New source of information on evolution of European gobies
20 Jul 2023
A team led by LMU paleontologist Bettina Reichenbacher has demonstrated for the first time that ‘earstones’ and skeletal traits permit to recognize familial relationships of the fish.
Gobiidae (gobies) is one of the most species-rich families of marine and freshwater fish in Europe. They are generally quite small (maximum 10 cm), spend the vast majority of their lives on the floors of waterbodies, and make substantial contributions to the functioning of various ecosystems by virtue of their abundance and variety. An important strand of research into today’s gobies seeks to understand their evolutionary history through molecular analyses and with the help of fossils. Fossils are vitally important because they are the only direct evidence we have to know which gobies existed many millions of years ago.
It is a scientific challenge, however, to precisely classify fossil gobies – that is to say, determining to which present-day gobies they are most closely related. Molecular methods are of course not available for fossils, but we do have their hard parts, namely the bones of their skeletons, their teeth, scales, and ‘earstones’ – or otoliths to give them their scientific name. Otoliths are biomineralizations in the inner ear of gobies (and indeed all bony fish). Primarily, they help the fish with balance, orientation, and acoustic communication. But whether hard parts such as skeletal traits or otoliths permit precise classification of a goby fossil could not be established with certainty before now.
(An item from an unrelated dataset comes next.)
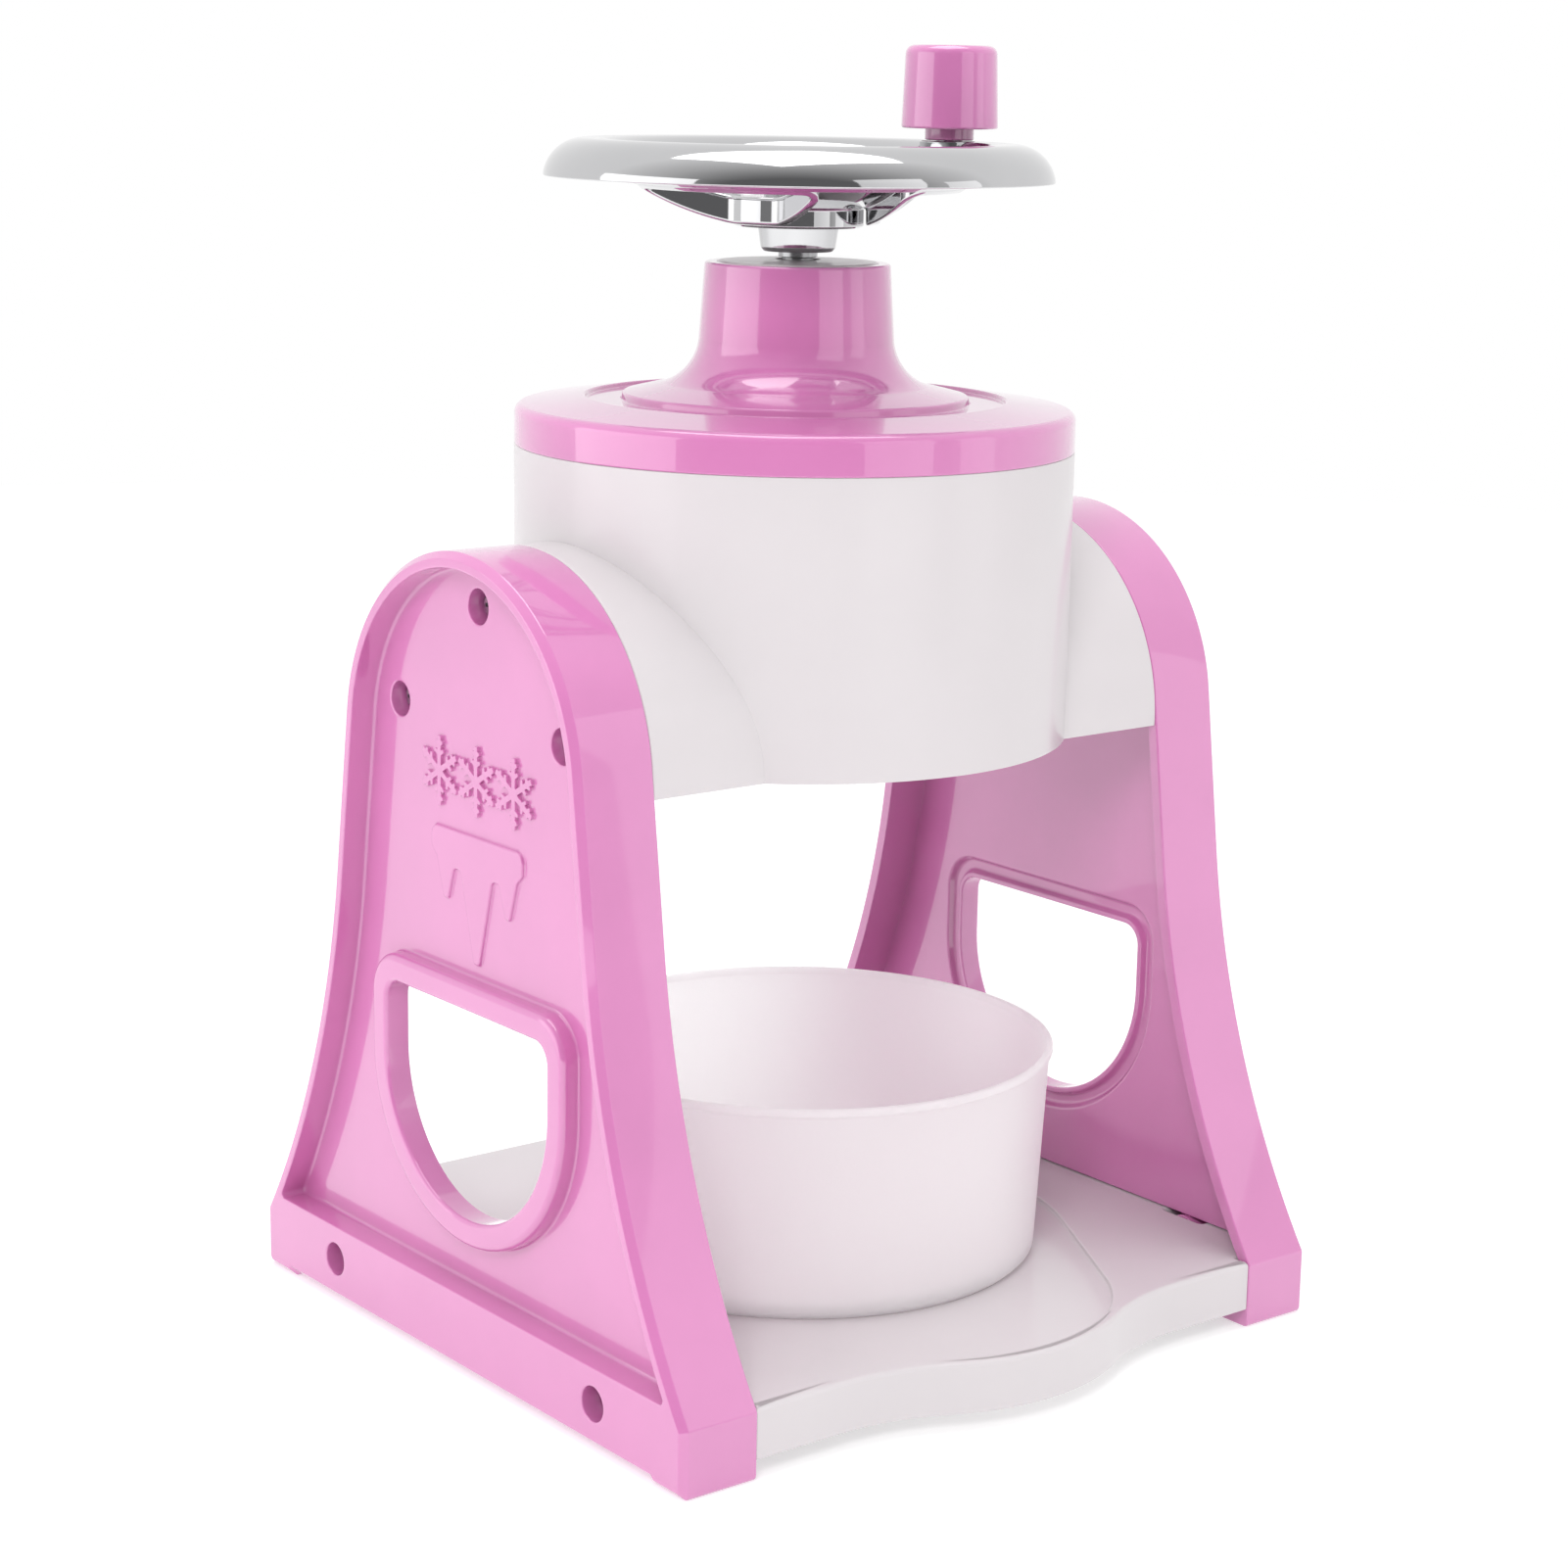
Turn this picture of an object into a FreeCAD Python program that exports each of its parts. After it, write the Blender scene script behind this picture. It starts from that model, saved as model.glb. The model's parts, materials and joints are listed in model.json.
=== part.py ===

An international team of scientists led by Professor Bettina Reichenbacher from the Department of Earth and Environmental Sciences at LMU and the GeoBioCenter at LMU has now presented a comprehensive dataset on the skeletal traits and otoliths of present-day European gobies in the Zoological Journal of the Linnean Society. The researchers document that the morphology of otoliths allows classification at the levels of genus and species and even between closely related dwarf gobies, and that skeletal traits and morphometric otolith variables can be diagnostic for a goby lineage. They conclude that the new data are a valuable reference tool for evaluating the phylogenetic relationships of fossil gobies. “Our results pave the way for future research into goby fossils in the context of their familial relationships with the gobies of today, thus making a significant contribution to our knowledge of the evolutionary history of this highly interesting family,” says Reichenbacher.